Metropolitan Division

  1. y-Washington Capitals, 109 points (38 GP)
  2. x-Pittsburgh Penguins, 103 points (39 GP)
  3. x-Columbus Blue Jackets, 102 points (39 GP)
  4. wc1-New York Islanders, 98 points (38 GP)
  5. New York Rangers, 90 points (38 GP)
  6. Carolina Hurricanes, 80 points (38 GP)
  7. New Jersey Devils, 80 points (38 GP)
  8. Philadelphia Flyers, 78 points (38 GP)

As we get closer to “the stretch” things are heating up in the Metropolitan Division, which might not be as full of garbage as once thought earlier in the year.

For now, the Washington Capitals appear to be in a serious “defend the castle” mood. They’re the defending champions and they’re pretty hard to beat.

But the Pittsburgh Penguins are surging. The Pens are on a seven-game winning streak and they’re outscoring their opponents, 28-9, during that span.

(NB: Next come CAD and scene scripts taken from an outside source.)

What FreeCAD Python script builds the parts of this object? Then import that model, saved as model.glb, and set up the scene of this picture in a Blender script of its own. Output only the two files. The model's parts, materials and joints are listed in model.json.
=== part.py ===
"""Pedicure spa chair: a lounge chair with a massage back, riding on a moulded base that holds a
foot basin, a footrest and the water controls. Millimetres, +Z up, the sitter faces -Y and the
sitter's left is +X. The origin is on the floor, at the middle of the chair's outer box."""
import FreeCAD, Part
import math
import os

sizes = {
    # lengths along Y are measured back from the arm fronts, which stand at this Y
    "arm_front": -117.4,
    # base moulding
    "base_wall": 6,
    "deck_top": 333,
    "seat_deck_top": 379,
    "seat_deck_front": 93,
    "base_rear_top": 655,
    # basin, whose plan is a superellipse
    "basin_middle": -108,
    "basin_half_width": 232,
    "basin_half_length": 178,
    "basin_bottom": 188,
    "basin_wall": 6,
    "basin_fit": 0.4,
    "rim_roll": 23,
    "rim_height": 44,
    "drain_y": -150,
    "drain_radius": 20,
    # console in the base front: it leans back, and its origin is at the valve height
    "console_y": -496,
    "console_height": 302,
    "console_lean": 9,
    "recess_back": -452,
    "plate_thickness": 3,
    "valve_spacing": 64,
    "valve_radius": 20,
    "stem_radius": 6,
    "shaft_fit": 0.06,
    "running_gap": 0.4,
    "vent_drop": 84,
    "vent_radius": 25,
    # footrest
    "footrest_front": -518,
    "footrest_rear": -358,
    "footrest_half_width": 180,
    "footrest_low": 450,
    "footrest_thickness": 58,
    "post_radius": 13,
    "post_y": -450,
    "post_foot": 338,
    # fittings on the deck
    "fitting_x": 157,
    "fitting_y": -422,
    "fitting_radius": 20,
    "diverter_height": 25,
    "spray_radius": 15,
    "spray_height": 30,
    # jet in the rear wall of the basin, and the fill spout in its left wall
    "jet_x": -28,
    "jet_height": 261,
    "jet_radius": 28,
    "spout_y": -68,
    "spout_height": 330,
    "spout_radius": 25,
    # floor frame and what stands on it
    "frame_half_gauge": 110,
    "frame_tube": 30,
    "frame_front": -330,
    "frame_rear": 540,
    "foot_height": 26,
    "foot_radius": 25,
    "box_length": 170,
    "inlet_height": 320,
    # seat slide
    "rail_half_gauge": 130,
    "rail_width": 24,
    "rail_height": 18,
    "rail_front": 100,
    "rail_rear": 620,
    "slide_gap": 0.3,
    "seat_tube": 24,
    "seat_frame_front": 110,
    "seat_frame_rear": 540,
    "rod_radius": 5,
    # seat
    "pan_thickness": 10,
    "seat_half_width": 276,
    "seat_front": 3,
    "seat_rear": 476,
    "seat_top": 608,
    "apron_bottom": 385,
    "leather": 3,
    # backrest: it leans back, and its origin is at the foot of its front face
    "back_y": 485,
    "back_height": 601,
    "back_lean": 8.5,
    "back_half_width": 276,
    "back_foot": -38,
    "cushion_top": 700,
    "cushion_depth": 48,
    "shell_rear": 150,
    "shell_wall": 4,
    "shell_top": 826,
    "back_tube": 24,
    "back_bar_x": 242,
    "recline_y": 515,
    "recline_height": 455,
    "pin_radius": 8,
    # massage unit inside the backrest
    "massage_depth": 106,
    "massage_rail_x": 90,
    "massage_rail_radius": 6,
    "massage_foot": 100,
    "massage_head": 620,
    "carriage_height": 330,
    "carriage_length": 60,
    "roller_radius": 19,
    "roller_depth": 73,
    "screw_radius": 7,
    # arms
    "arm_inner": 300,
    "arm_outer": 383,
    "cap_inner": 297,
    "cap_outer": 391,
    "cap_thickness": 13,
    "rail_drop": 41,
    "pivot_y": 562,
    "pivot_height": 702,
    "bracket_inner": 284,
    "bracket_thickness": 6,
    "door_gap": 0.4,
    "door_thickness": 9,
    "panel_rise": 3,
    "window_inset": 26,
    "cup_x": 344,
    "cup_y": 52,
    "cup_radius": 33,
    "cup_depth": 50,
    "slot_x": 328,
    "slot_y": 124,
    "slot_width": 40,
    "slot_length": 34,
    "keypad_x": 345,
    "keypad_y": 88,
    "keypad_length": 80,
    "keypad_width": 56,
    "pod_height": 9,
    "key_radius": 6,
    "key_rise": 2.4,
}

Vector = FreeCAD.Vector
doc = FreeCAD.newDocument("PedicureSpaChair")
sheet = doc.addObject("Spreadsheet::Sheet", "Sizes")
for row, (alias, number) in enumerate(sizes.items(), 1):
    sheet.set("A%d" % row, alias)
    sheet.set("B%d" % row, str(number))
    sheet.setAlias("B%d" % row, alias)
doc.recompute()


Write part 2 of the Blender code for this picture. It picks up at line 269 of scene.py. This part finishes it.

What’s necessary to take into account in the divisional spots in the Metropolitan Division is not that the Capitals should lead the way, but rather, that Washington only has a six-point lead in the current forecast over the Penguins– and seven points over the Columbus Blue Jackets (who somehow find themselves in the “top dog” conversation?)– therefore, anything is up for grabs.

If the Islanders don’t scratch and claw their way into a divisional spot, they’ll be a wild card team.

It’s not a completely lost season for the New York Rangers, but it’s not one that’ll end with a playoff berth either.

The same could almost be said for the Carolina Hurricanes and New Jersey Devils, except one’s a little more inconsistent (and worse off), while the other’s just worse.

Sure, the Devils are nowhere to be found this season, but Mackenzie Blackwood could change that outlook next year.

And if Carter Hart‘s ready to take on the full-time role of starting netminder for the Philadelphia Flyers that probably wouldn’t do much for them this season, but it’s promising moving forward.

This year’s Flyers team just goes to show that the problem’s beyond a GM and coaching change, so don’t be surprised to see some roster turnover.

Western Conference

Central Division

  1. z-Winnipeg Jets, 107 points (39 GP)
  2. x-Nashville Predators, 96 points (40 GP)
  3. x-Colorado Avalanche, 91 points (40 GP)
  4. wc2-Dallas Stars, 89 points (40 GP)
  5. Minnesota Wild, 87 points (38 GP)
  6. St. Louis Blues, 81 points (37 GP)
  7. Chicago Blackhawks, 77 points (41 GP)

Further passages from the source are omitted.